Interestingly, if Paul had said "I came not to baptise but to preach", then grammatically both baptise and preach would be absolute verbs. But because Paul has qualified "preach" by noting the gospel as the content of his preaching, that word is no longer absolute.

What is the relevance of all this to the interpretation of this passage? Because "baptise" has an absolute usage, the focus is on baptism and preaching as bare categories. We might say that Paul is here defining the central focus of God's call on his life. God appointed him to preach the gospel, and that takes priority over everything else. Activities such as baptism are good, but they are not the most important thing.
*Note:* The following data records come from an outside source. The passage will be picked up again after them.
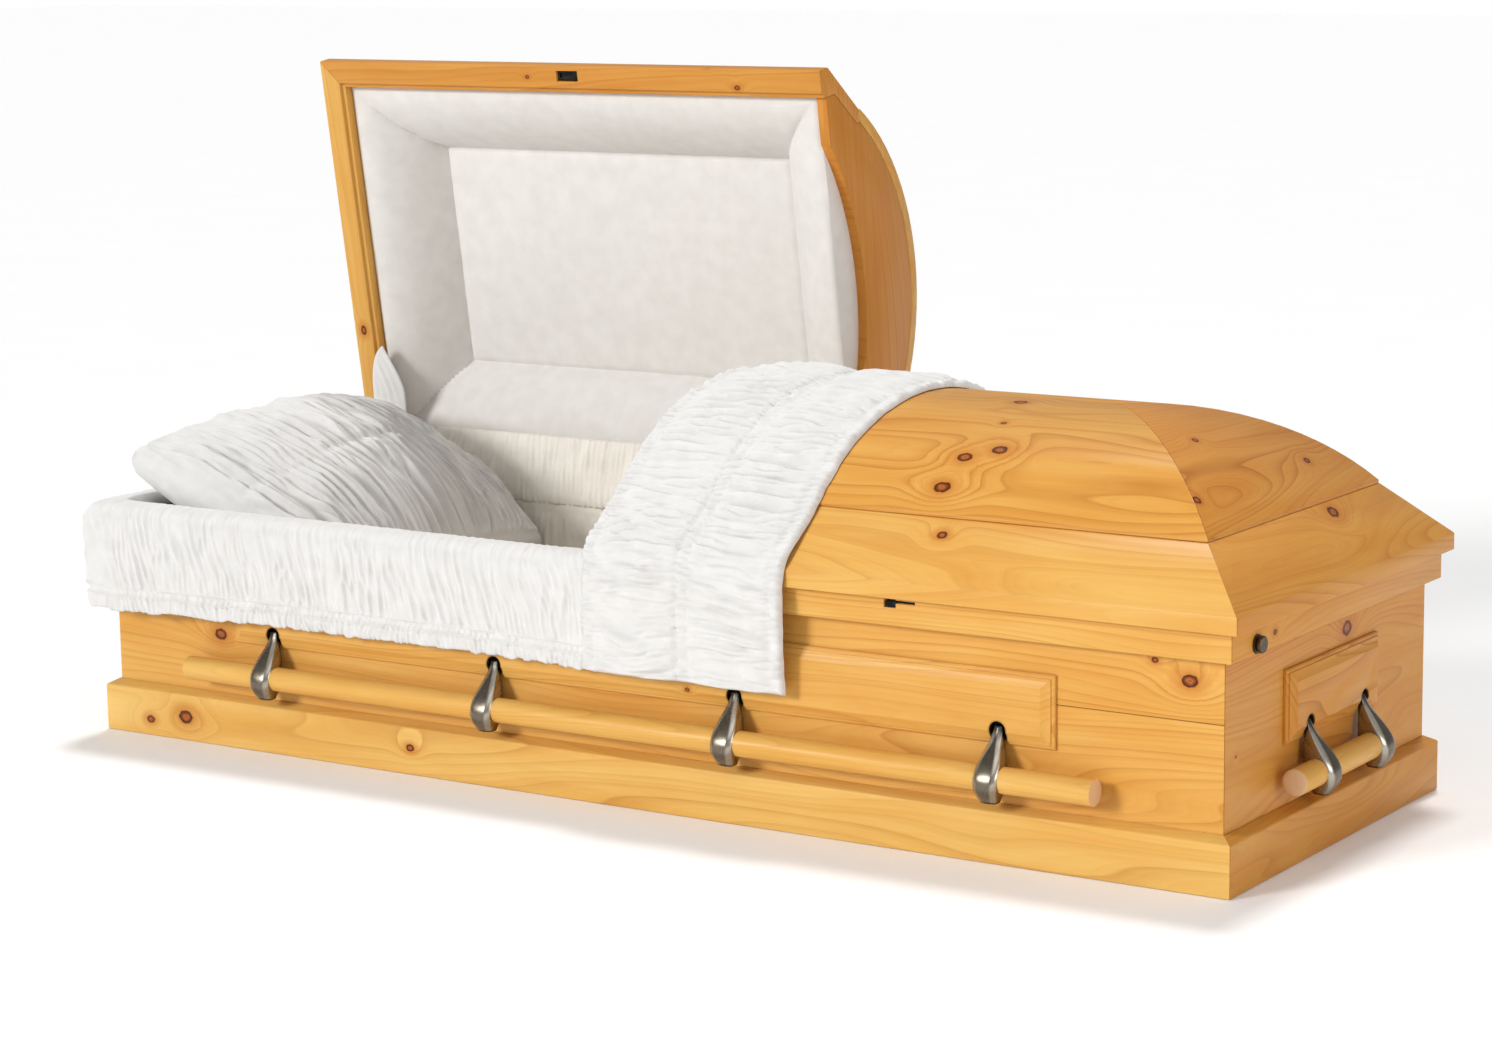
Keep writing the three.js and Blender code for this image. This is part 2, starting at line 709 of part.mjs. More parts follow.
const ringCap = capOf(roundedRing(2, 1, 0.2, (x, y) => [x, y]));

// Ruched lining inside the walls
const liningShape = new THREE.Shape();
const liningHole = new THREE.Path();
const rectangle = (path, out) => {
  path.moveTo(-out - RIDGE, -out);
  path.lineTo(out + RIDGE, -out);
  path.lineTo(out + RIDGE, out);
  path.lineTo(-out - RIDGE, out);
};
rectangle(liningShape, LINING_OUT);
rectangle(liningHole, LINING_IN);
liningShape.holes.push(liningHole);
const liningHigh = LINING_TOP - BOARD - 1;
const bodyLining = new THREE.ExtrudeGeometry(liningShape, { depth: liningHigh, bevelEnabled: false });
addMesh('body_lining', bodyLining.translate(0, 0, BOARD + 1), 'cream');

// Mattress
const bedRings = [
  [BOARD + 1, -8],
  [BOARD + 11, 0],
  [BED_TOP - 26, 0],
  [BED_TOP - 9, -5],
  [BED_TOP, -24],
].map(([z, swell]) =>
  roundedRing(BED_OUT + RIDGE + swell, BED_OUT + swell, 30, (x, y) => new THREE.Vector3(x, y, z)));
addMesh('mattress', loft(bedRings, ringCap), 'cream');

// Skirted roll over the rim of the head half. The section is a list of [out, z].
const skirtInner = wallIn - 1.6;
const skirtOuter = RIM_OUT + 0.8;
const skirtSection = [
  [376, SKIRT_HEM],
  [385, SKIRT_HEM],
  [386, 300],
  [388.5, 345],
  [386, 378],
  [376, 393],
  [352, 398],
  [327, 395],
  [314, 384],
  [311, 368],
  [skirtInner, 368],
  [skirtInner, RIM_TOP + 0.8],
  [skirtOuter, RIM_TOP + 0.8],
  [skirtOuter, 332],
  [374, 320],
];
const skirtSplit = SPLIT - 4;
const skirtRings = [
  skirtSection.map(([out, z]) => new THREE.Vector3(skirtSplit, -out, z)),
  skirtSection.map(([out, z]) => new THREE.Vector3(-RIDGE - out, -out, z)),
  skirtSection.map(([out, z]) => new THREE.Vector3(-RIDGE - out, SKIRT_BACK, z)),
];
addMesh('rim_skirt', loft(skirtRings, capOf(skirtSection)), 'white');

// Pillow: a bordered cushion that leans on the head end. Inset share and height above the border's middle.
const pillowRings = [
  [0.6, -58],
  [0.3, -48],
  [0.1, -36],
  [0, -PILLOW_BORDER / 2],
  [0, PILLOW_BORDER / 2],
  [0.1, 42],
  [0.3, 58],
  [0.6, 68],
].map(([inset, height]) => {
  const shrink = (inset * PILLOW_LONG) / 2;
  return roundedRing(PILLOW_LONG / 2 - shrink, PILLOW_WIDE / 2 - shrink, 42 * (1 - inset * 0.8),
    (x, y) => new THREE.Vector3(x, y, height));
});
const pillow = loft(pillowRings, ringCap).rotateY(PILLOW_TILT);
addMesh('pillow', pillow.translate(-817, 0, 347), 'white');

// Throw across the closed lid beside the split, hanging down the front
function throwLine(lift) {
  const radius = CROWN_RADIUS + lift;
  const face = LID_OUT + lift;
  const slopeLift = lift * Math.hypot(1, slopeRise);
  const edge = CROWN_EDGE + lift * 0.72;
  const arc = arcPoints(-edge, THROW_BACK, radius, 12);
  return [
    [-face, THROW_HEM],
    [-face, 290],
    [-face, FASCIA_TOP + slopeLift - lift * slopeRise],
    ...arc,
  ];
}

const throwUnder = throwLine(1.5);
const throwOver = throwLine(10).reverse();
const throwBand = [...throwUnder, ...throwOver];
const throwFlank = (edge) => throwBand.map(([y, z]) => {
  const share = THREE.MathUtils.clamp((y + LID_OUT) / LID_OUT, 0, 1);
  return new THREE.Vector3(edge + (edge > 0 ? THROW_LEAN * share : 0), y, z);
});
addMesh('throw', loft([throwFlank(THROW_LEFT), throwFlank(THROW_RIGHT)], bandCap(throwBand.length)), 'white');

export default group;
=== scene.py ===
import json
import math

import bpy
import numpy as np
from mathutils import Matrix, Vector


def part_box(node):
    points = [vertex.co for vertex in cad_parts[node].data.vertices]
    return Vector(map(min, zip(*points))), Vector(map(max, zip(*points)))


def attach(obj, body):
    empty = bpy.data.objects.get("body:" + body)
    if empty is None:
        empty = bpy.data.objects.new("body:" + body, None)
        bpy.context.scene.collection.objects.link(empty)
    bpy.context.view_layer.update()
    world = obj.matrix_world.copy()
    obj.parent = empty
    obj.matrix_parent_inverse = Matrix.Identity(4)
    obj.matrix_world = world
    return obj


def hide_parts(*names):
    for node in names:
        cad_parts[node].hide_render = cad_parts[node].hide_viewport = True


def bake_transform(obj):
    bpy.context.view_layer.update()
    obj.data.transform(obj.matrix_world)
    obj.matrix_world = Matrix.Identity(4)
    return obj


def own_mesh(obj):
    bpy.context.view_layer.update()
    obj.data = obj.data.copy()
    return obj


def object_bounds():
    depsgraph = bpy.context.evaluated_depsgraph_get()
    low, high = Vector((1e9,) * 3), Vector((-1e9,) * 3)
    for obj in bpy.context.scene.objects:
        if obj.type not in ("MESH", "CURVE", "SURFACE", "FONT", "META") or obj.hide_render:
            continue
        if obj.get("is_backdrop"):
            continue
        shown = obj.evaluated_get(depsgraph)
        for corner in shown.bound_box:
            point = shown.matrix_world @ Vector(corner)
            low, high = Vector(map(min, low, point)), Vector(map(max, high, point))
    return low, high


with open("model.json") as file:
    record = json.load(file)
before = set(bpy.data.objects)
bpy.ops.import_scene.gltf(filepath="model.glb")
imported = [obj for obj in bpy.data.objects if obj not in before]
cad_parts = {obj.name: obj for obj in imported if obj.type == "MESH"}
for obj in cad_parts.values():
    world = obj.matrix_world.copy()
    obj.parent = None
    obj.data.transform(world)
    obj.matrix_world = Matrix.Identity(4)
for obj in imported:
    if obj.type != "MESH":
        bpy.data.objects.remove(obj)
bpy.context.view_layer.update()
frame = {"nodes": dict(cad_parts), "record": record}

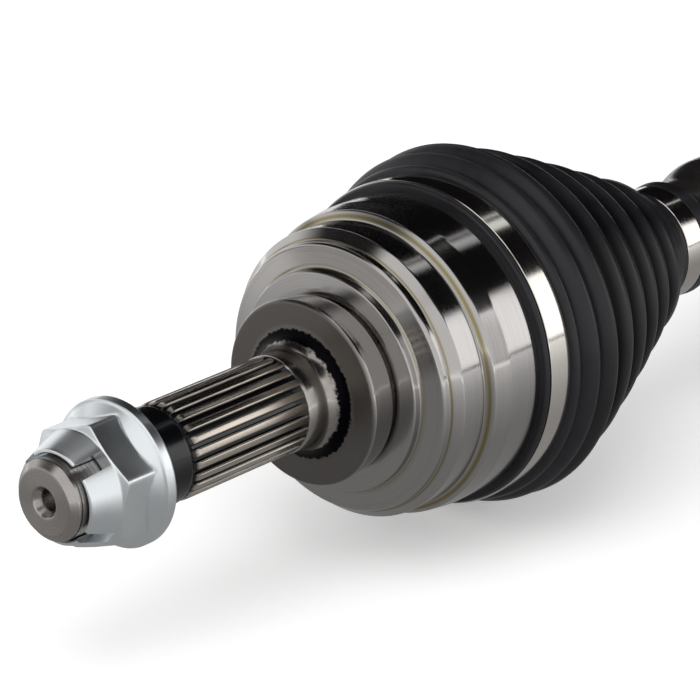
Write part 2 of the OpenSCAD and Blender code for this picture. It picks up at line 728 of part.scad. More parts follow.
module inner_boot() {
    cup_front = cup_mouth_x - 0.3;
    color(rubber)
        turned(concat(inner_line,
            [[inner_neck_end_x, seat_r + seat_clearance], [inner_neck_start_x, seat_r + seat_clearance]],
            lining(inner_line, inner_neck_start_x + 1, cup_front - 2, seat_r + seat_clearance),
            [[cup_front, cup_seat_r + seat_clearance], [inner_lip_x, cup_seat_r + seat_clearance]]));
}

module inner_boot_large_clamp() {
    clamp(inner_band_x + 0.1, inner_band_r, big_clamp_w - 0.3, 35);
}

module inner_boot_small_clamp() {
    clamp(inner_neck_clamp_x, neck_r, small_clamp_w, 35);
}

axle_nut();
outer_race();
outer_cage();
outer_balls();
outer_inner_race();
outer_end_ring();
outer_stop_ring();
outer_boot();
outer_boot_large_clamp();
outer_boot_small_clamp();
tube_shaft();
inner_stop_ring();
inner_end_ring();
inner_inner_race();
inner_balls();
inner_cage();
inner_housing();
inner_mouth_ring();
inner_boot();
inner_boot_large_clamp();
inner_boot_small_clamp();
gearbox_snap_ring();
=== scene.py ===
import math
import bmesh
import bpy
import numpy as np
from mathutils import Matrix, Vector


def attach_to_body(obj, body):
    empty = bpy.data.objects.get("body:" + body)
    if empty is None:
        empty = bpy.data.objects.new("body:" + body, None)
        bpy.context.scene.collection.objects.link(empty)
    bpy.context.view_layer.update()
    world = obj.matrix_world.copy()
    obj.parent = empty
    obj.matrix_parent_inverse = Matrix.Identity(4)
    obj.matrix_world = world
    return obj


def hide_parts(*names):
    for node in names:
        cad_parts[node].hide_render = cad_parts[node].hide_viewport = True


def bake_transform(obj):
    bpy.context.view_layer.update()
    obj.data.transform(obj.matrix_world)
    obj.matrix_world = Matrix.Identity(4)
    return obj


# Front half shaft with its two ball joints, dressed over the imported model.
# Every size in the pieces' dictionaries is in millimetres, along the shaft from the hub shoulder. The studio's
# sizes are in metres.
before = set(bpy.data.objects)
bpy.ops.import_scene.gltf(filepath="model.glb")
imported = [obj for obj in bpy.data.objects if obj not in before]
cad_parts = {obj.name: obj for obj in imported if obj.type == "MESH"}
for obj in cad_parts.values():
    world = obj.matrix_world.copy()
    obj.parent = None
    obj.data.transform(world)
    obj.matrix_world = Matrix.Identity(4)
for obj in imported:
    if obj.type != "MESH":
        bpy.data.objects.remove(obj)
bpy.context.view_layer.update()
scene = bpy.context.scene
mm = 0.001
print("frame loaded:", len(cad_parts), "nodes")


def linearColour(hexCode):
    values = [int(hexCode[i:i + 2], 16) / 255 for i in (1, 3, 5)]
    return tuple(v / 12.92 if v <= 0.04045 else ((v + 0.055) / 1.055) ** 2.4 for v in values) + (1.0,)


# Sets a node's inputs. Each may be a value, a hex colour, another node's socket, or a node for its first output.
def setInputs(tree, node, inputs):
    for key, value in inputs.items():
        if isinstance(value, bpy.types.Node):
            value = value.outputs[0]
        if isinstance(value, bpy.types.NodeSocket):
            tree.links.new(value, node.inputs[key])
        elif isinstance(value, str) and value.startswith("#"):
            node.inputs[key].default_value = linearColour(value)
        else:
            node.inputs[key].default_value = value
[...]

This means that there is no contradiction between verse 17 and the previous verse, which mentions occasional baptisms that Paul did carry out. In the context of a divided church, Paul is focussing the attention of the church members on the main thing. Paul wasn't the one crucified; Christ was. Paul wasn't the name into which they were baptised; Christ was. And so Paul's only focus is to preach the gospel message that points people to Christ.